SANFORD – Inside Barbara Noone’s sixth-grade classroom at Willard School, educational posters hang on the walls and books are stacked on shelves. But the seats are filled only with girls.

The class is part of a single-gender classroom program the school launched three years ago with two single-gender sixth-grade classes, one for boys and one for girls. This year, the program expanded to the fifth grade, with one all-boys and one all-girls classroom.

The students say it works for them.

On a recent afternoon, sixth-grader Stephanie Lane leaned across the table to help classmate Sierra Hussey figure out a math problem in the unit on drawing and reading graphs. They agreed they’re less distracted now.

“There’s no boys bothering me,” Lane said.

Added Hussey: “We’re learning to step up in class and have a big voice.”

That’s just what Principal Chuck Potter hoped for when he launched the program.

About six years ago, Potter started researching the concept that single-gender classrooms could improve learning conditions. He said a lot of what he read indicated boys are quicker to respond to math or science questions and girls feel embarrassed answering those questions. When teachers joined him in launching the program, he hoped it would provide a better learning opportunity for some students.

“The majority of students do well in mixed-gender classrooms, but this creates a setting that’s more comfortable to take risks,” Potter said. “We want to have a learning environment for kids to feel safe in their education.”

It’s a relatively rare program for Maine. Richard Durost, the executive director of the Maine Principals’ Association, said the only other single-gender program he knows of is an all-girls math class offered at Presque Isle High School. That class began when Durost was principal there in the early 1990s. He said the school chose to offer the class to fulfill a need for freshman girl math students who seemed to lack confidence in a coed classroom.

“Based on my experience, it certainly is very successful for some students,” he said.

Breaking up boys and girls into different classrooms is a growing trend nationally, according to the Pennsylvania-based National Association for Single Sex Public Education.

When Leonard Sax, a retired family physician, founded the nonprofit organization in 2002, he said about a dozen schools had single-gender offerings nationwide. Today, there are about 120 single-gender public schools and more than 380 schools that offer single-gender classrooms.

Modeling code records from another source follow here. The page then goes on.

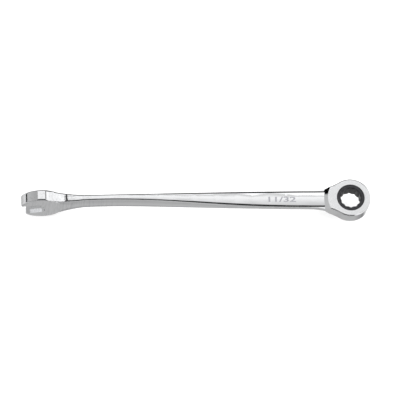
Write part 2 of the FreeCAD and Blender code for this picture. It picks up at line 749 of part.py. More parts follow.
def retaining_ring():
    """The snap ring: a C that sits in the head's groove under the gear's toothed band."""
    body = new_body("retaining_ring")
    profile = new_sketch(body, "ring_profile", "XZ_Plane")
    inner = "(sizes.hub_radius + sizes.turn_gap)"
    outer = f"({GROOVE_RADIUS} - sizes.ring_gap)"
    low = f"({RING_BOTTOM} + sizes.ring_gap)"
    high = f"({RING_TOP} - sizes.ring_gap)"
    polygon(profile, ((inner, low), (outer, low), (outer, high), (inner, high)))
    turned(body, "Revolution", "ring", profile)

    opening = new_sketch(body, "opening_outline", "XY_Plane")
    reach = "(sizes.box_radius * 2)"
    half = "(sizes.ring_opening / 2)"
    polygon(opening, (
        ("0", "0"),
        (f"{reach} * cos({half})", f"0 - {reach} * sin({half})"),
        (f"{reach} * cos({half})", f"{reach} * sin({half})"),
    ))
    straight(body, "Pocket", "opening", opening, "sizes.box_thickness * 2")
    return body


# ---------------------------------------------------------------- build, check and write

pieces = [wrench_body(), ratchet_gear(), pawl(), pawl_spring(), retaining_ring()]
document.recompute()

for item in document.Objects:
    if "Invalid" in item.State or "Error" in item.State:
        raise RuntimeError(f"{item.Name} did not build: {item.State}")
for piece in pieces:
    if piece.Shape.isNull() or not piece.Shape.isValid() or len(piece.Shape.Solids) != 1:
        raise RuntimeError(f"{piece.Label} is not one sound solid")

os.makedirs("parts", exist_ok=True)
for piece in pieces:
    piece.Shape.exportStep(f"parts/{piece.Label}.step")
    print(piece.Label, round(piece.Shape.Volume, 2), piece.Shape.BoundBox)
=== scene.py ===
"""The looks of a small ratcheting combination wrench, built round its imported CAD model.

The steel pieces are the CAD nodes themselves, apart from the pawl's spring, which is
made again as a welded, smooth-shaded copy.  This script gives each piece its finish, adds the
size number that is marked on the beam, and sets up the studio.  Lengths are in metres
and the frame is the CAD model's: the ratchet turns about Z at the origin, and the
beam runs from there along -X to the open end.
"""

import logging
import math
from dataclasses import dataclass
from enum import Enum

import bmesh
import bpy
from mathutils import Matrix, Vector
from mathutils.bvhtree import BVHTree


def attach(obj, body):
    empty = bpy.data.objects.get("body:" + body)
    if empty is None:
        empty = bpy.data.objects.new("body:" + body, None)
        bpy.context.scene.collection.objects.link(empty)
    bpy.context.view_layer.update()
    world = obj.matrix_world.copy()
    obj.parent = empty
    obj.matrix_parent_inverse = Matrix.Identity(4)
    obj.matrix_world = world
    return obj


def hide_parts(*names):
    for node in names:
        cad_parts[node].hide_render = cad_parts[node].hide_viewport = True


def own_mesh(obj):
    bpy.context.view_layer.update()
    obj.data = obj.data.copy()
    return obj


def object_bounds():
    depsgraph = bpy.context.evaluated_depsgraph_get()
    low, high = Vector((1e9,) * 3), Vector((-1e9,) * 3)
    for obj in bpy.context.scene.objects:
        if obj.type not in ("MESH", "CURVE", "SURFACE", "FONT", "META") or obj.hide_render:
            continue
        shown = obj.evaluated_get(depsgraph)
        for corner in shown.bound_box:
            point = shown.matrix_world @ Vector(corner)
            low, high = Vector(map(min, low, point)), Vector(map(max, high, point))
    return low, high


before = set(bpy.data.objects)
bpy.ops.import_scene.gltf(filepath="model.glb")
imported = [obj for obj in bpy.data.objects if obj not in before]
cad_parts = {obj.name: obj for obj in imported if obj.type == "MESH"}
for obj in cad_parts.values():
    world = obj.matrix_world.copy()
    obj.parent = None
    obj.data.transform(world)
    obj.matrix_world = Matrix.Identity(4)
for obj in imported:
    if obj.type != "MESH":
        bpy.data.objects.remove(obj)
CAD_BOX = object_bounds()

log = logging.getLogger("wrench")

MM = 0.001

Socket = bpy.types.NodeSocket
Pair = tuple[float, float]
Triple = tuple[float, float, float]


class Rgb(Enum):
    """The colours of the finishes and of the studio, linear."""

    CHROME_BRIGHT = (0.80, 0.805, 0.815)
    CHROME_HAZE = (0.68, 0.685, 0.695)
    OXIDE_BLACK = (0.030, 0.030, 0.033)
    OXIDE_WORN = (0.085, 0.085, 0.09)
    GROUND_STEEL = (0.50, 0.50, 0.51)
    GROUND_STEEL_DARK = (0.33, 0.33, 0.34)
    ETCH_GREY = (0.34, 0.34, 0.37)
    ETCH_PALE = (0.46, 0.46, 0.49)
    FLOOR = (0.95, 0.95, 0.95)
    WHITE = (1.0, 1.0, 1.0)

    @property
    def rgba(self) -> tuple[float, float, float, float]:
        """The colour with full opacity."""
        return (*self.value, 1.0)


@dataclass(frozen=True)
class Band:
    """One stop of a run of studio light: where it lies, and how bright it is there."""

    place: float
    light: float


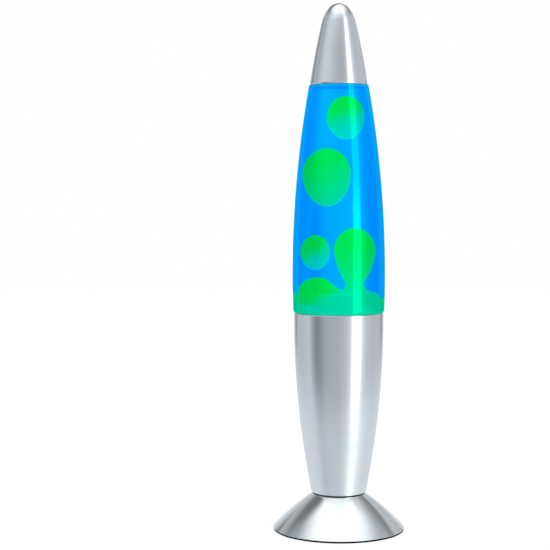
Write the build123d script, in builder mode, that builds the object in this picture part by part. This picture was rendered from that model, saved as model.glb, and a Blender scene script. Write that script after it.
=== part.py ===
from build123d import *
from math import atan2, cos, sin
import os

os.makedirs("parts", exist_ok=True)

# A free-standing motion lamp. +Z is up, the floor is z = 0, the lamp's axis is the Z axis,
# and the cord inlet is at the rear, +Y. Millimetres. A point is (radius or x, height).

lamp_height = 406.0
foot_radius = 50.9
pad_height = 1.4  # black foam under the whole foot
spun_wall = 1.2  # foot
casing_wall = 1.0
cap_wall = 0.7
glass_wall = 2.5
rest_gap = 0.1  # between the loose pieces that stand on each other
wax_gap = 0.2  # liquid kept clear of the floating wax

waist_z = 28.3  # top of the foot
gasket_height = 1.0
casing_bottom = waist_z + gasket_height
casing_top = 169.0
cap_bottom = 343.3
stem_radius = 5.0  # M10 x 1 lamp nipple
stem_bore = 3.4
holder_bottom = casing_bottom + casing_wall + 1.0
bulb_bottom = 40.5
bulb_top = 105.0
bottle_bottom = 118.0
mouth_z = 370.0
liquid_top = 349.0
pool_top = 184.6
cord_z = 9.2  # height of the cord inlet
cord_bore = 2.75


def save(piece, name):
    piece.part.label = name
    export_step(piece.part, f"parts/{name}.step")


def inset(points, wall):
    """The same curve, moved in towards the axis."""
    return [(r - wall, z) for r, z in points]


def dome(edge, top):
    """An arc from a point in to the axis, which it meets square."""
    r, z = edge
    radius = (r**2 + (top - z) ** 2) / (2 * (top - z))
    half = atan2(r, z - top + radius) / 2
    return [edge, (radius * sin(half), top - radius + radius * cos(half)), (0, top)]


def quarter(side, pole):
    """A quarter of an ellipse, from its side (r, z) to its pole on the axis (0, z)."""
    (r, z), top = side, pole[1]
    pull = 0.5523  # of each half axis, which makes the curve an ellipse's
    Bezier(side, (r, z + (top - z) * pull), (r * pull, top), pole)


def ring(name, outer, inner, bottom, height, soften=0.0):
    """A flat washer, or a disc where inner is 0."""
    with BuildPart() as piece:
        with BuildSketch(Plane.XY.offset(bottom)):
            Circle(outer)
            if inner:
                Circle(inner, mode=Mode.SUBTRACT)
        extrude(amount=height)
        if soften:
            chamfer(piece.edges().filter_by(GeomType.CIRCLE).sort_by(SortBy.RADIUS)[-2:], soften)
    save(piece, name)


# ---------------------------------------------------------------- foot
cone_top_r = 20.5
cone_edge = (49.0, 4.3)
cone_slope = atan2(waist_z - cone_edge[1], cone_edge[0] - cone_top_r)
cone_fall = (waist_z - cone_edge[1]) / (cone_edge[0] - cone_top_r)
wall_drop = spun_wall / cos(cone_slope)  # the wall's thickness, measured upright
plate_height = 2.0
plate_top = pad_height + plate_height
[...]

Sax said that before he started researching single-gender education, he thought it promoted gender stereotypes and inadequately prepared students for a “coed world.” But after visiting hundreds of schools and dedicating recent years to studying the benefits of single-gender classrooms, he is now an ardent proponent.

“The single-sex format is a tool, one of many available to break down gender stereotypes,” Sax said. “But don’t confuse the tool for the objective, which is to help every boy and girl to reach their full potential.”

At Willard School, the teachers leading single-gender classrooms have no formal training in the method, but have done extensive research and stay in touch with other teachers who have single-gender classes. The Willard students are pen pals with students in single-gender classrooms at Brennan Woods Elementary School in High Ridge, Mo.

The goal, Potter said, is focusing on quality instruction and embracing each gender’s learning style.

And throughout the lessons, teachers work to break down barriers rather than promoting cultural stereotypes.

The girls in Noone’s class worked at their own pace in a math unit, helping out each other and asking questions as needed. Down the hall in Tracie Wagenfeld’s classroom, the sixth-grade boys moved around between lessons and worked quickly.

“Boys learn differently. They need hands-on activities and motor breaks,” Wagenfeld said, explaining that she lets the boys move around the classroom more.

Both classes seem closer-knit, too, the teachers say.

The girls, Noone said, are taking risks and learning how to speak up for themselves. They appear confident asking questions and talking about difficulties they face as pop culture uses television, movies and music to emphasize looks and popularity.

The boys, Wagenfeld said, are breaking down barriers to learn about poetry, talk about body image and learn what it means to be a role model for younger boys.

Lisa Arsenault enrolled her son Ian, hoping he could develop his interests without the pressure of gender stereotypes.

“I thought it would be advantageous for him because he’s not into sports. I’m hoping he’d find a connection with some kids that do things other than sports,” Arsenault said.

In past surveys the school has conducted, parents say their children seem happier, are less argumentative about going to school and feel more successful about their studies.

“As a principal, I’ve been very pleased with the program and excited that it’s generated some interest that fifth-grade teachers want to see if it’s beneficial at a younger age,” Potter said.

Wagenfeld said she’d like to see the program expand to junior high and high school grades.

“There’s no guarantee that (academic) scores will increase,” she said. “The goal is to get the social aspect down and then the academic scores will increase.”

Potter is interested in seeing how the fifth-grade classrooms do this year before considering expanding the program again. However, he’s not an advocate for changing the whole school.

“I don’t believe single-gender is for everybody. The majority of our classes are mixed-gender, and they’re successful, too. This was just an option, a choice that (students) were allowed, and they find it helpful,” Potter said.